The U.S. death toll from COVID-19 climbed over 90,000 on Monday, representing almost one-third of global deaths and the world's highest toll as more states and cities announced plans to slowly reopen their economies and test their residents. The number of confirmed cases nationwide neared 1.5 million, according to data from Johns Hopkins University, which has been tracking infections and deaths. Experts have cautioned that cases and death tolls likely undercount the real cost of the coronavirus outbreak.
The grim milestones came as the White House attempted to shift blame for the high number of deaths. The White House rebuked the top U.S. health agency on Sunday, saying "it let the country down" on providing testing crucial to the battle against the coronavirus outbreak. The Centers for Disease Control and Prevention has been under intense scrutiny since producing a faulty test for COVID-19 that caused weeks of delays in the U.S. response. Critics have pointed out that it could simply have accepted kits made by the World Health Organization, which has been producing them since late January, instead of insisting on developing its own test.
The Food and Drug Administration has also criticized the CDC for not following its own protocols in manufacturing COVID-19 tests. The errors were not corrected until late February. Trump often blames the administration of his predecessor, Barack Obama, for passing on "broken tests" for the new coronavirus.
The coronavirus has killed at least 20,800 people in New York City so far, according to health department data. Despite the rising death toll, the nation's hardest-hit city saw a decline in its daily rate of new hospitalizations for patients suspected of having the novel coronavirus to 48, down from 77 the day before, Mayor Bill de Blasio said at a news briefing Monday. De Blasio called the drop "a wonderful sign" that the virus is easing its grip on the city of 8.6 million, but he cautioned that the city won't be ready to start relaxing some social distancing restrictions until the first half of June at the earliest.

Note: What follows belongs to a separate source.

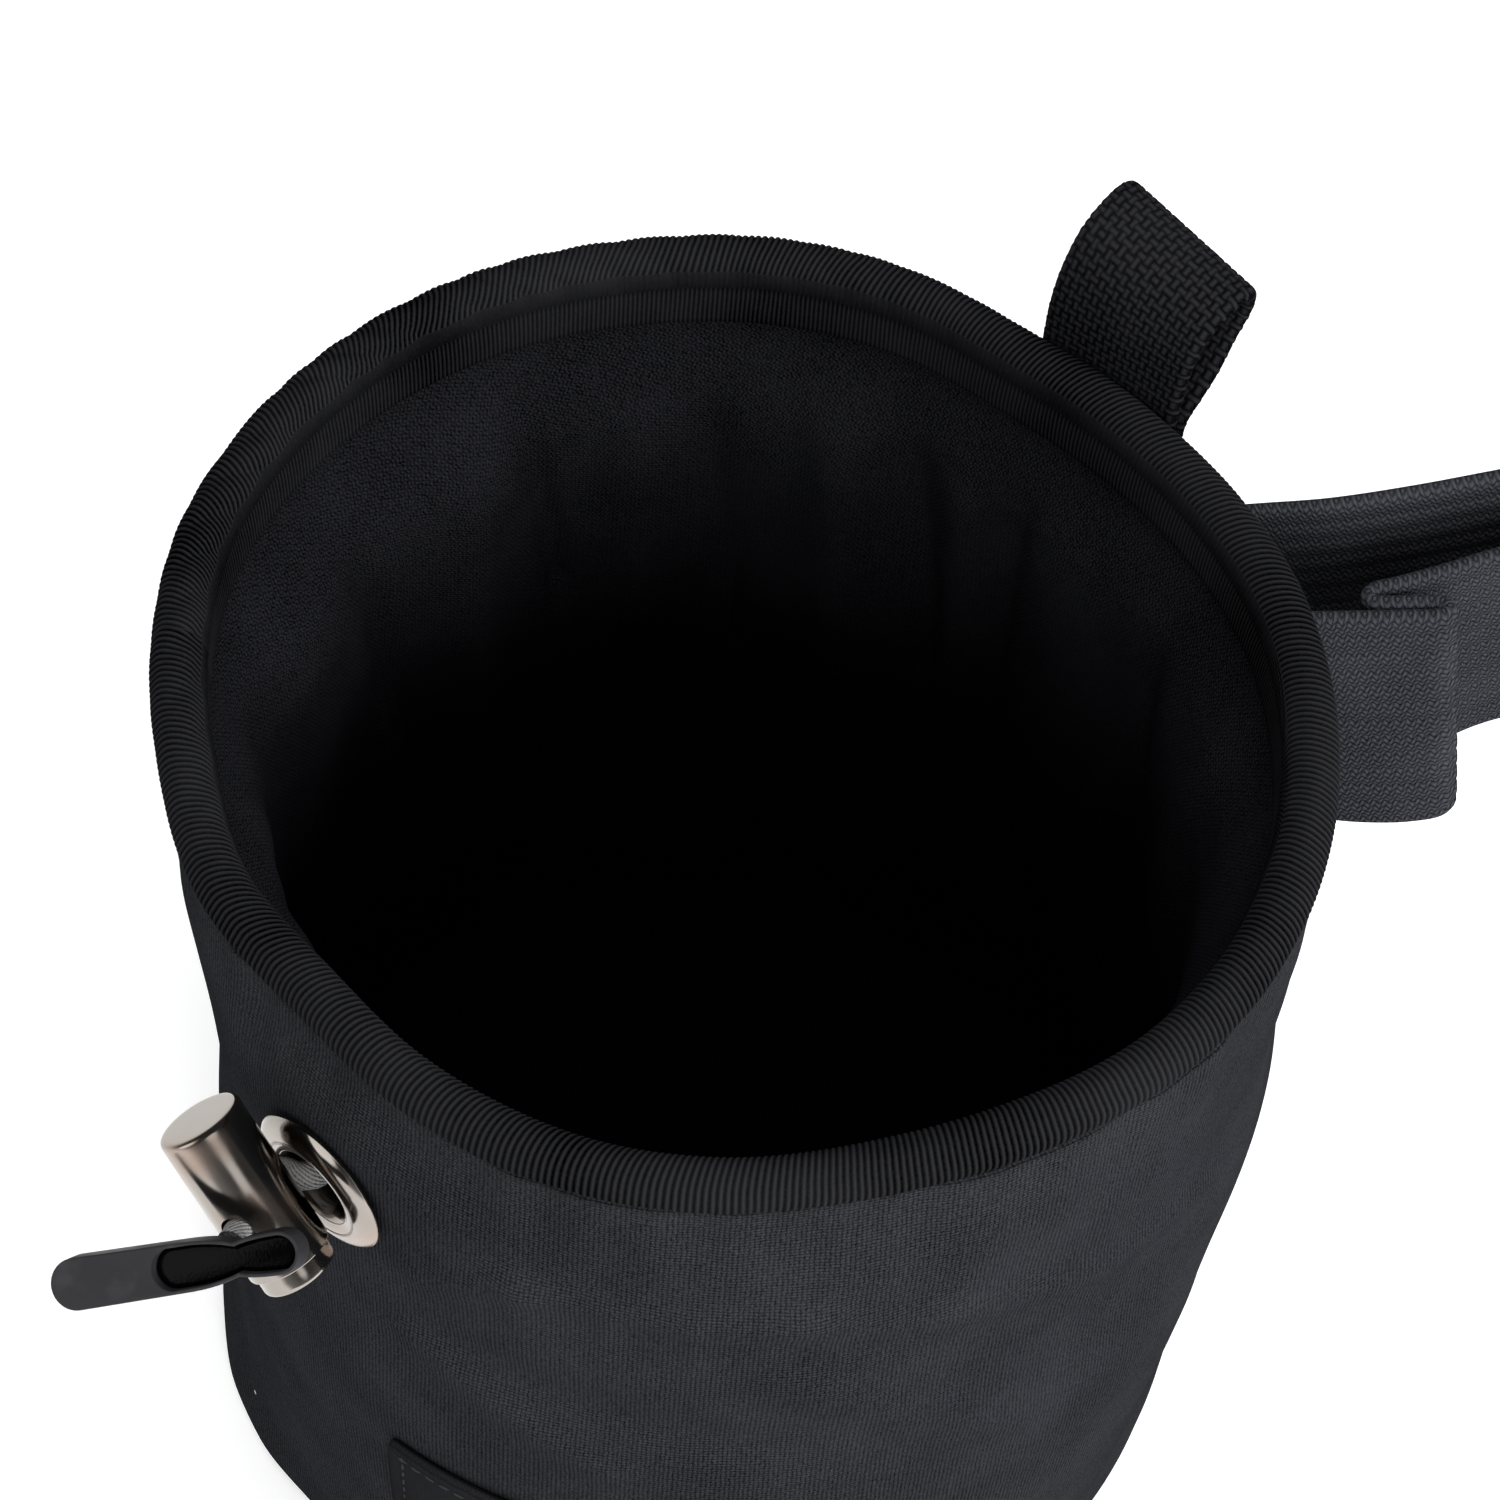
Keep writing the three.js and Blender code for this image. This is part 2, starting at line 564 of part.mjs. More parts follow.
function make_elastic_band() {
  const tilt = radians(band_tilt);
  const outwards = new THREE.Vector3(Math.cos(tilt), 0, Math.sin(tilt));
  const across = new THREE.Vector3(0, 1, 0);
  const downwards = new THREE.Vector3(Math.sin(tilt), 0, -Math.cos(tilt));
  const edge = (lean_share) => new THREE.CatmullRomCurve3(BAND_LINE.map((row) => new THREE.Vector3(
    row.out * band_reach, (row.across + row.lean * lean_share) * band_reach, 0,
  )), false, "centripetal");
  const top = edge(0);
  const bottom = edge(1);
  const steps = 50;
  const seam_share = 0.08;
  const place = (share, through, down) => {
    const point = top.getPoint(share).lerp(bottom.getPoint(share), down);
    const tangent = top.getTangent(share).lerp(bottom.getTangent(share), down);
    const normal = new THREE.Vector2(tangent.y, -tangent.x).normalize();
    return band_start.clone()
      .addScaledVector(outwards, point.x + normal.x * through * band_thickness)
      .addScaledVector(across, point.y + normal.y * through * band_thickness)
      .addScaledVector(downwards, down * band_width);
  };
  return bent(steps, 3, (share, through, down) => {
    const point = place(share, through, down);
    for (const end of [0, 1]) {
      const seam = place(end, through, down);
      const shift = off_the_wall(seam).sub(seam);
      point.addScaledVector(shift, Math.max(1 - Math.abs(share - end) / seam_share, 0));
    }
    return point;
  });
}

function make_eyelet() {
  const outer = eyelet_diameter / 2;
  const hole = eyelet_hole_diameter / 2;
  const wall_bow = (eyelet_tube_radius + eyelet_back_flange) ** 2 / (2 * mouth_radius);
  const back = shell_wall + clearance + wall_bow;
  const rows = [
    [hole, -back - 0.7],
    [eyelet_tube_radius + eyelet_back_flange, -back - 0.7],
    [eyelet_tube_radius + eyelet_back_flange, -back],
    [eyelet_tube_radius, -back],
    [eyelet_tube_radius, clearance],
    [outer - 0.5, clearance],
    [outer, clearance + 0.5],
    [outer - 0.5, eyelet_proud * 0.55],
    [outer - 1.8, eyelet_proud * 0.88],
    [outer - 3, eyelet_proud],
    [hole + 0.7, eyelet_proud * 0.8],
    [hole, eyelet_proud * 0.4],
    [hole, -back - 0.7],
  ];
  return laid(lathe(rows, ring_segments), eyelet_centre, out);
}

function make_lock_barrel() {
  const radius = lock_diameter / 2;
  const bore = lock_bore_diameter / 2;
  const half = lock_length / 2;
  const bore_end = half - lock_bore_depth;
  const body = lathe([
    [0, -half], [radius - lock_edge, -half], [radius - lock_edge * 0.3, -half + lock_edge * 0.3],
    [radius, -half + lock_edge], [radius, half - 0.2], [radius - 0.2, half], [bore, half],
    [bore, bore_end], [0, bore_end],
  ], ring_segments);
  const hole = rod(lock_hole_diameter / 2, lock_diameter + 4, ring_segments);
  return geometry_of(solid_of(laid(body, lock_centre, lock_axis))
    .subtract(solid_of(laid(hole, lock_hole_centre, lock_hole_direction))));
}

function make_lock_plunger() {
  const radius = lock_bore_diameter / 2 - plunger_running_gap;
  const half = lock_length / 2;
  const start = half - plunger_inside;
  const end = half + plunger_proud;
  const body = lathe([
    [0, start], [radius, start], [radius, end - lock_edge],
    [radius - lock_edge * 0.3, end - lock_edge * 0.3], [radius - lock_edge, end], [0, end],
  ], ring_segments);
  const slot_length = lock_hole_diameter + plunger_travel;
  const slot = new THREE.BoxGeometry(lock_hole_diameter, slot_length, lock_diameter);
  const side = new THREE.Vector3().crossVectors(lock_axis, lock_hole_direction);
  const frame = new THREE.Matrix4().makeBasis(side, lock_axis, lock_hole_direction);
  const slot_centre = lock_hole_centre.clone().addScaledVector(lock_axis, plunger_travel / 2);
  slot.applyMatrix4(frame).translate(slot_centre.x, slot_centre.y, slot_centre.z);
  return geometry_of(solid_of(laid(body, lock_centre, lock_axis)).subtract(solid_of(slot)));
}

// The cord: round its channel, out of the eyelet, and straight through the lock to the pull.
function make_drawcord() {
  const points = CORD_RING.map(({ azimuth, inside, below }) => new THREE.Vector3(
    (mouth_radius - inside) * Math.cos(radians(azimuth)),
    (mouth_radius - inside) * Math.sin(radians(azimuth)),
    eyelet_height - below,
  ));
  for (const row of CORD_EXIT) {
    points.push(eyelet_centre.clone().addScaledVector(along, row.along)
      .addScaledVector(out, row.out).addScaledVector(up, row.up));
  }
  const slant = pull_face.angleTo(lock_hole_direction);
  const face_reach = (pull_thickness / 2 + clearance) / Math.cos(slant);
  const cord_end = pull_reach - face_reach - (cord_diameter / 2) * Math.tan(slant);
  for (const reach of [-lock_diameter * 0.66, 0, cord_end]) {
    points.push(lock_hole_centre.clone().addScaledVector(lock_hole_direction, reach));
  }
  const route = new THREE.CatmullRomCurve3(points, false, "centripetal");
  const section = new THREE.Shape();
  section.absarc(0, 0, cord_diameter / 2, 0, 2 * Math.PI);
  return new THREE.ExtrudeGeometry(section, {
    steps: 78, curveSegments: 4, bevelEnabled: false, extrudePath: route,
  });
}

// The pull: a tongue, a teardrop recess and a small ring with its own recess, drawn from the ring's centre.
function make_cord_pull() {
  const half = pull_width / 2;
  const ring = pull_width * 0.41;
  const neck = ring * 0.78;
  const tip = pull_length - ring;
  const outline = new THREE.Shape();
  outline.moveTo(0, ring);
  outline.quadraticCurveTo(pull_length * 0.11, ring, pull_length * 0.17, neck);
  outline.quadraticCurveTo(pull_length * 0.26, half * 0.95, pull_length * 0.38, half * 0.95);
  outline.lineTo(tip - half, half);
  outline.absarc(tip - half, 0, half, Math.PI / 2, -Math.PI / 2, true);
  outline.lineTo(pull_length * 0.38, -half * 0.95);
  outline.quadraticCurveTo(pull_length * 0.26, -half * 0.95, pull_length * 0.17, -neck);
  outline.quadraticCurveTo(pull_length * 0.11, -ring, 0, -ring);
  outline.absarc(0, 0, ring, -Math.PI / 2, Math.PI / 2, true);
  const opening_radius = half * 0.95 - pull_ring_wall;
  const opening = new THREE.Shape();
  opening.moveTo(pull_length * 0.21, 0);
  opening.lineTo(pull_length * 0.37, opening_radius);
  opening.absarc(pull_length * 0.43, 0, opening_radius, Math.PI / 2, -Math.PI / 2, true);
  opening.lineTo(pull_length * 0.37, -opening_radius);
  const eye = new THREE.Shape();
  eye.absarc(0, 0, ring - pull_ring_wall, 0, 2 * Math.PI);
  const prism = (shape, bottom, top) => solid_of(new THREE.ExtrudeGeometry(shape, {
    depth: top - bottom, curveSegments: 6, bevelEnabled: false,
  }).translate(0, 0, bottom));
  const over = 2 * pull_thickness;
  const geometry = geometry_of(prism(outline, 0, pull_thickness)
    .subtract(prism(opening, pull_floor, over)).subtract(prism(eye, pull_floor, over)));
  geometry.translate(-pull_neck_to_ring, 0, -pull_thickness / 2);
  const across = new THREE.Vector3().crossVectors(pull_face, pull_direction);
  geometry.applyMatrix4(new THREE.Matrix4().makeBasis(pull_direction, across, pull_face));
  return geometry.translate(pull_neck.x, pull_neck.y, pull_neck.z);
}

function make_label_patch() {
  const sweep = label_width / mouth_radius;
  const steps = 14;
  return bent(steps, 4, (share, through, rise) => {
    const azimuth = radians(label_left_azimuth) + share * sweep;
    const height = label_top - (1 - rise) * label_height;
    const radius = shell_radius(azimuth, height) + clearance * 1.5 + (0.5 - through) * label_thickness;
    return new THREE.Vector3(radius * Math.cos(azimuth), radius * Math.sin(azimuth), height);
  });
}

const bag = new THREE.Group();
const cloth = 0x2b2d31;
bag.add(named_mesh("outer_shell", make_outer_shell(), cloth, 0.95, 0));
bag.add(named_mesh("base_panel", make_base_panel(), cloth, 0.95, 0));
bag.add(named_mesh("lining", make_lining(), 0x1d1e20, 0.95, 0));
bag.add(named_mesh("rim_binding", make_rim_binding(), 0x1a1b1d, 0.8, 0));
bag.add(named_mesh("hang_loop", make_hang_loop(), 0x232427, 0.85, 0));
bag.add(named_mesh("elastic_band", make_elastic_band(), 0x2a2b2e, 0.85, 0));
bag.add(named_mesh("eyelet", make_eyelet(), 0x6f6a66, 0.18, 1));

const cord_fittings = new THREE.Group();
cord_fittings.add(named_mesh("cord_lock_barrel", make_lock_barrel(), 0x6b6763, 0.18, 1));
cord_fittings.add(named_mesh("cord_lock_plunger", make_lock_plunger(), 0x77736e, 0.2, 1));
cord_fittings.add(named_mesh("drawcord", make_drawcord(), 0x3a3a3c, 0.9, 0));
cord_fittings.add(named_mesh("cord_pull", make_cord_pull(), 0x454547, 0.7, 0));
bag.add(cord_fittings);
bag.add(named_mesh("label_patch", make_label_patch(), 0x303135, 0.8, 0));

export default bag;
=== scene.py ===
"""The looks of a climbing chalk bag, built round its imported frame.

Each sub-assembly is a class that holds its sizes in metres and makes, dresses and hands over its
pieces: the cloth wall, the gathered lining, the ribbed rim, the webbing loop, the elastic band, the
eyelet, the cord lock with its cord and pull, and the bare label patch.
"""

import logging
import math
from dataclasses import dataclass, field
from enum import Enum

import bmesh
import bpy
import numpy as np
from mathutils import Matrix, Vector

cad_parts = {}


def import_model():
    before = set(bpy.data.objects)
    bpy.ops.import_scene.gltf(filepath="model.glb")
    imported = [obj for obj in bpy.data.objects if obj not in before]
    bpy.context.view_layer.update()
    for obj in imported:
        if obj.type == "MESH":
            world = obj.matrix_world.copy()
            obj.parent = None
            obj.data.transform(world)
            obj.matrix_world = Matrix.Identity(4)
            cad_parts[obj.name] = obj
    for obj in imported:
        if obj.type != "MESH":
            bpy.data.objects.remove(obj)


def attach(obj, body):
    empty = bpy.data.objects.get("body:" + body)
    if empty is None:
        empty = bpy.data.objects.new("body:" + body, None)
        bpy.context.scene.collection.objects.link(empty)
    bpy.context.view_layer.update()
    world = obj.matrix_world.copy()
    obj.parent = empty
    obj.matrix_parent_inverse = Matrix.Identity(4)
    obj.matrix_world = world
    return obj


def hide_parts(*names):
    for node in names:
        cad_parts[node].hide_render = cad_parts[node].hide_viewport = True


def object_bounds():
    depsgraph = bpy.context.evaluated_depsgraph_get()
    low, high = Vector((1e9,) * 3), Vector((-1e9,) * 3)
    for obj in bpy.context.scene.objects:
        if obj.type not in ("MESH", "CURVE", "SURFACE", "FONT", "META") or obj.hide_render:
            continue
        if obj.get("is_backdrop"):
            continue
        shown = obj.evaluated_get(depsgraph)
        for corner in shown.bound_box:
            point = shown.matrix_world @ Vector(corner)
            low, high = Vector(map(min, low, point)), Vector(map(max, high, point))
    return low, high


LOG = logging.getLogger("chalk_bag")
MM = 0.001
TURN = 2 * math.pi
# Share of a cloth's tone given to the painted highlights on its thread crests.
CREST_HIGHLIGHT_SHARE = 0.75


class Body(Enum):
    """The two rigid bodies that pieces ride on."""

    BAG = "bag"
    PLUNGER = "plunger"


class Slot(Enum):
    """The record's material slots."""

    SHELL = "shell_cloth"
    LINING = "lining_knit"
    BINDING = "binding_tape"
    WEBBING = "webbing"
    ELASTIC = "elastic"
    METAL = "gunmetal"
    CORD = "cord"
    RUBBER = "pull_rubber"
    LABEL = "label_cloth"


@dataclass(frozen=True)
class Section:
    """The wall's plan at one height.

    Attributes:
        height: Share of the bag's height.
        plan: Shares of the mouth's radius, every 45 degrees from +X and counter-clockwise.
    """

    height: float
    plan: tuple[float, ...]


@dataclass(frozen=True)
class Fold:
    """A soft ridge or dent that runs between two places on the cloth.

    Attributes:
        start: Azimuth in degrees and share of the bag's height.
        end: The same for the other end.
        rise: Height of the ridge as a share of the mouth's radius, negative for a dent.
        spread: Width as a share of the mouth's radius.
    """

    start: tuple[float, float]
    end: tuple[float, float]
    rise: float
    spread: float


RIM_PLAN = (
    1.022, 1.008, 0.982, 0.958, 0.95, 0.98, 0.998, 1.003, 1.013, 1.02, 1.022, 1.022,
    1.004, 0.988, 0.99, 0.968, 0.985, 0.999, 1.0, 0.987, 0.992, 1.017, 1.03, 1.03,
)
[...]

Some New York City neighborhoods have seen death rates from the coronavirus nearly 15 times higher than others, according to data released by New York City's health department on Monday, showing the disproportionate toll taken on poor communities. The data show for the first time a breakdown of the number of deaths in each of the city's more than 60 ZIP codes. The highest death rate was seen on the edge of Brooklyn in a neighborhood dominated by a large subsidized-housing development called Starrett City. Civic leaders had been pushing for the more granular data, which they said would show stark racial and economic disparities after New York City became the heart of one of the worst coronavirus outbreaks in the world in March and April.
New Jersey has the second-highest death toll after New York, with more than 10,400 fatalities from COVID-19 as of Monday, Murphy said. In Michigan, which has also been hit hard with more than 4,800 deaths, Gov. Gretchen Whitmer announced that bars, restaurants and retail businesses in some less-affected parts of the state will be allowed to reopen as soon as Friday, but with reduced capacity.